Interpretive Summary: Quality assurance programs for reducing egg-associated transmission of Salmonella enteritidis (SE) to humans often rely on culturing pools of egg contents to detect infected laying flocks. After egg contents are pooled together for sampling, they are often incubated to allow small numbers of SE cells to multiply to easily detectable levels. The direct plating method for culturing eggs relies on this incubation step to increase SE levels so that a sample of each pool can be transferred directly to agar culture media for detection of SE (without any additional enrichment steps). Direct plating is simple and rapid, but may not detect very small numbers of SE. The present study evaluated the effectiveness of adding highly concentrated broth enrichment media to incubating egg pools for promoting SE growth and thereby supporting detection by direct plating.
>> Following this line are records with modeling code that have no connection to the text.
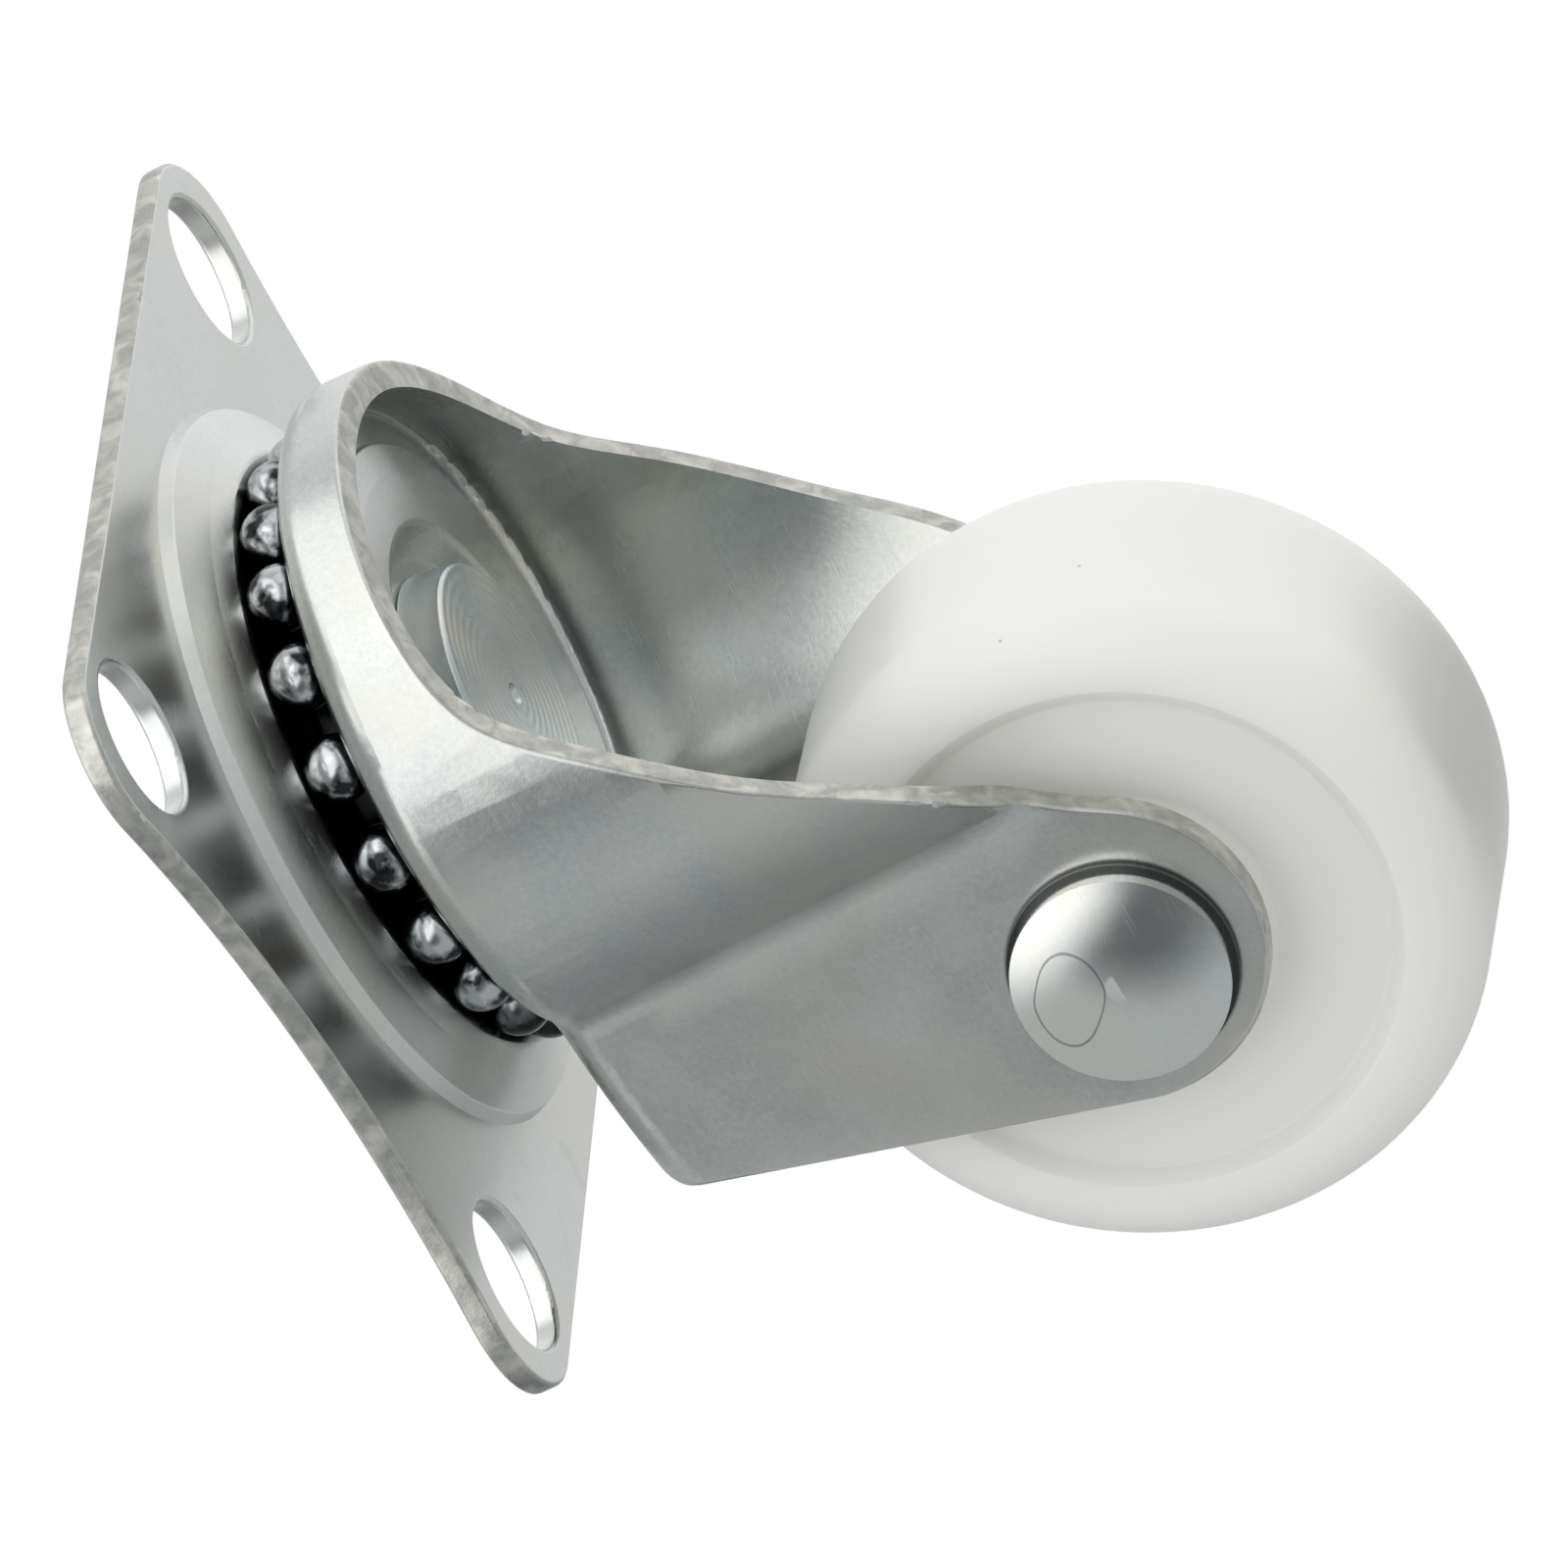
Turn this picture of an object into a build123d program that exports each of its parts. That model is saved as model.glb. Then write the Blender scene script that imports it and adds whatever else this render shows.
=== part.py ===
from build123d import *
from math import atan2, cos, degrees, radians, sin, sqrt, tan
import os

# A light swivel caster: a pressed top plate, a fork that turns on two rows of
# loose balls about a riveted kingpin, and a plastic wheel on a riveted axle.
# Millimetres. Z is up, the origin is the middle of the top plate's upper face,
# and the four holes lie 40 mm apart along X and 50 mm apart along Y.

# Top plate
plate_length = 64.0         # along Y, over the ears
plate_width = 52.0          # along X, between the straight sides
plate_sheet = 1.5
plate_waist = 57.8          # along Y, where the short sides curve in
ear_round = 5.7
hole_spacing_x = 40.0
hole_spacing_y = 50.0
hole_diameter = 9.0
hole_rim_round = 0.3
dish_radius = 21.6          # foot of the step round the pressed raceway
dish_step = 0.8
dish_step_run = 0.8
dish_slope_run = 2.2
dish_slope_drop = 1.05
dish_round = 2.0
step_round = 0.5
floor_edge_inset = 0.4      # the dish's floor ends this far inside the ball groove's rim
floor_round = 0.2
press_lead = 0.45           # upper corners of the dish lie inside the lower ones, in sheets

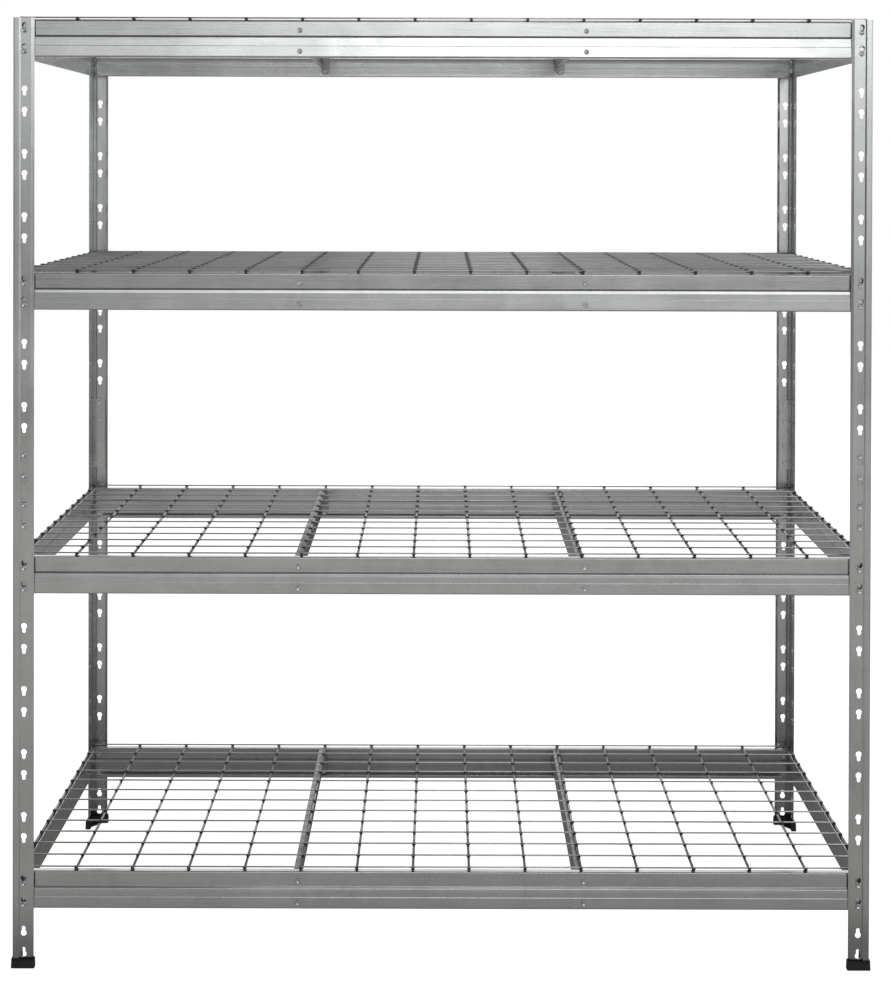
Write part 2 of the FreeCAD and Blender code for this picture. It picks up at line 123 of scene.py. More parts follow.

Adding tryptone soya broth, at concentrations of 5 times normal strength or more, led to a significant improvement in the recovery of SE cells added experimentally to egg pools in very small numbers. This method thus enables detection of contaminating SE cells in eggs to be accomplished rapidly and effectively.

Technical Abstract: Culturing egg contents to detect Salmonella enteritidis (SE) is an important tool for identifying infected laying flocks in programs for reducing the transmission of SE to humans by contaminated eggs. A relatively rapid and inexpensive (but comparatively insensitive) culturing protocol allows pools of eggs to incubate to promote the expansion of low contaminant levels, followed by direct plating on selective agar to detec SE. The present study evaluated the efficacy of supplementing incubating egg pools with highly concentrated selective and non-selective enrichment broth media for rapidly and efficiently recovering SE. When pools of liquid whole egg were contaminated with fewer than 10 SE cells each, both iron and concentrated media supplementation improved SE recovery. Supplementation with concentrated tryptone soya broth resulted in significantly better SE recovery than iron supplementation. Highly efficient presumptive detection of very low incidences and levels of SE contamination by direct plating was accomplished in a total of 48 hours by adding 5X tryptone soya broth to incubating egg pools.